The procedures for seeking and assessing the views of occupiers and the criteria to be applied in deciding whether to erect a street sign in a language other than English are as follows:

(i) Only applications supported by a petition representing not less than one third of the people appearing on the Electoral Register of the street for which the application is made will be progressed. 

(ii) Where the foregoing requirements have been met, the council will canvass by post all people appearing on the Electoral Register of that street and seek their views on the request to erect a street sign in a second specified language.  This letter is designed so as to make the expression of views as simple as possible.  Reply will be by way of a pre-paid envelope and should be returned within one month of receipt.

(iii) Where two thirds or more of the occupiers appearing on the Electoral Register have indicated that they are in favour of the erection of a second language street sign, then such a sign will be erected.  People not returning a reply will be deemed not to be in favour of the application.

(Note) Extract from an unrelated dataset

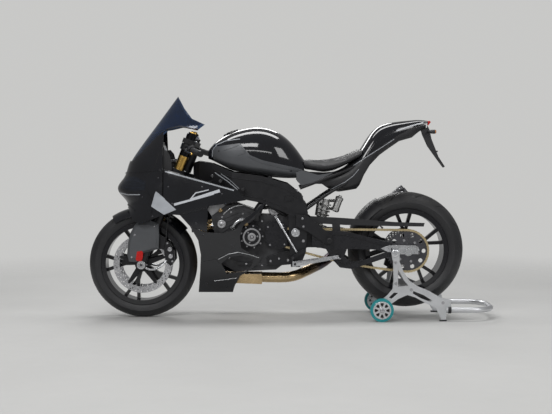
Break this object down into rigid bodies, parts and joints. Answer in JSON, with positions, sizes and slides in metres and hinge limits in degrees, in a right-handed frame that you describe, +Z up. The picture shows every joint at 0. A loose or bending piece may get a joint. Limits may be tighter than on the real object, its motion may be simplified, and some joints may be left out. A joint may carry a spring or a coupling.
{
  "type": "sport bike on a paddock stand",
  "caption": "Faired sport motorcycle held upright by a rear paddock stand, with turning wheels, steering and a folding side stand.",
  "frame": {"origin": "floor under the middle of the bike and its stand", "axes": "+X towards the nose, +Y to the rider's left, +Z up"},
  "size_m": [2.2379, 0.7232, 1.2242],
  "materials": {
    "tyre_rubber": "matt",
    "stand_tyre_teal": "satin",
    "rim_black": "gloss",
    "silver_metal": "satin",
    "sprocket_steel": "satin",
    "chain_gold": "satin",
    "fork_gold": "satin",
    "dark_alloy": "satin",
    "engine_grey": "satin",
    "engine_cover": "satin",
    "bronze_pipe": "satin",
    "silencer_metal": "satin",
    "shock_silver": "satin",
    "gloss_black": "gloss",
    "pale_panel": "gloss",
    "grey_panel": "matt",
    "black_plastic": "matt",
    "seat_cover": "matt",
    "grip_rubber": "matt",
    "screen_tint": "gloss",
    "lamp_lens": "gloss",
    "red_lens": "gloss"
  },
  "bodies": {
    "chassis": {"belly_pan": "gloss_black", "cam_cover": "engine_grey", "chain_guard": "black_plastic", "drive_chain": "chain_gold", "engine_block": "engine_grey", "engine_covers": "engine_cover", "exhaust_pipes": "bronze_pipe", "fairing_stays": "dark_alloy", "foot_controls": "dark_alloy", "footrests": "dark_alloy", "front_sprocket": "sprocket_steel", "fuel_tank": "gloss_black", "headlamps": "lamp_lens", "instrument_display": "black_plastic", "lift_spools": "silver_metal", "main_frame": "dark_alloy", "muffler": "silencer_metal", "nose_fairing": "gloss_black", "paddock_stand": "silver_metal", "plate_bracket": "black_plastic", "radiator": "engine_grey", "rear_axle": "silver_metal", "rear_caliper": "dark_alloy", "rear_hugger": "black_plastic", "seat": "seat_cover", "shock_absorber": "shock_silver", "side_fairings": "gloss_black", "subframe": "dark_alloy", "swingarm": "dark_alloy", "tail_cowl": "gloss_black", "tail_lamp": "red_lens", "tail_side_panels": "black_plastic", "tank_side_covers": "grey_panel", "windscreen": "screen_tint", "winglets": "pale_panel"},
    "steering": {"triple_clamps": "dark_alloy", "fork_outer_tubes": "fork_gold", "fork_legs": "dark_alloy", "front_axle": "silver_metal", "front_calipers": "dark_alloy", "front_fender": "gloss_black", "wheel_covers": "grey_panel", "handlebars": "dark_alloy", "grips": "grip_rubber", "levers": "dark_alloy", "brake_hoses": "grip_rubber"},
    "front_wheel": {"front_rim": "rim_black", "front_tyre": "tyre_rubber", "front_discs": "silver_metal"},
    "rear_wheel": {"rear_rim": "rim_black", "rear_tyre": "tyre_rubber", "rear_sprocket": "sprocket_steel", "rear_disc": "silver_metal"},
    "stand_wheels": {"stand_rims": "silver_metal", "stand_tyres": "stand_tyre_teal"},
    "side_stand_leg": {"side_stand": "silver_metal"}
  },
  "joints": [
    {"name": "steering", "type": "hinge", "parent": "chassis", "child": "steering", "pos_m": [0.79109, 0, 0.28901], "axis": [-0.3665, 0, 0.9304], "range_deg": [-26, 26]},
    {"name": "front_wheel_spin", "type": "hinge", "parent": "steering", "child": "front_wheel", "pos_m": [0.819, 0, 0.3], "axis": [0, 1, 0], "continuous": true},
    {"name": "rear_wheel_spin", "type": "hinge", "parent": "chassis", "child": "rear_wheel", "pos_m": [-0.638, 0, 0.377], "axis": [0, 1, 0], "continuous": true},
    {"name": "stand_wheels_spin", "type": "hinge", "parent": "chassis", "child": "stand_wheels", "pos_m": [-0.492, 0, 0.063], "axis": [0, 1, 0], "continuous": true},
    {"name": "side_stand_swing", "type": "hinge", "parent": "chassis", "child": "side_stand_leg", "pos_m": [-0.022, 0.176, 0.31], "axis": [0, -1, 0], "range_deg": [0, 95]}
  ]
}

(iv) Consideration will to be given to "long streets" where majority opinion on whether to have a second language street sign may differ between readily identifiable, substantial lengths of the street.  In these circumstances consideration will be given to the erection of dual language nameplates in those substantial portions of the street where the required majority of occupiers have expressed a wish for such a nameplate.

(v) When a decision has been taken to erect a street sign in a second language the translation from English to that second language will be carried out by an independent, competent Body such as the appropriate language department at Queen's University.

(vi) With regard to the design and placing of the street signs the second language sign shall be located immediately below the English sign and the size of lettering shall be smaller than the English version to avoid any risk of confusion to the emergency services.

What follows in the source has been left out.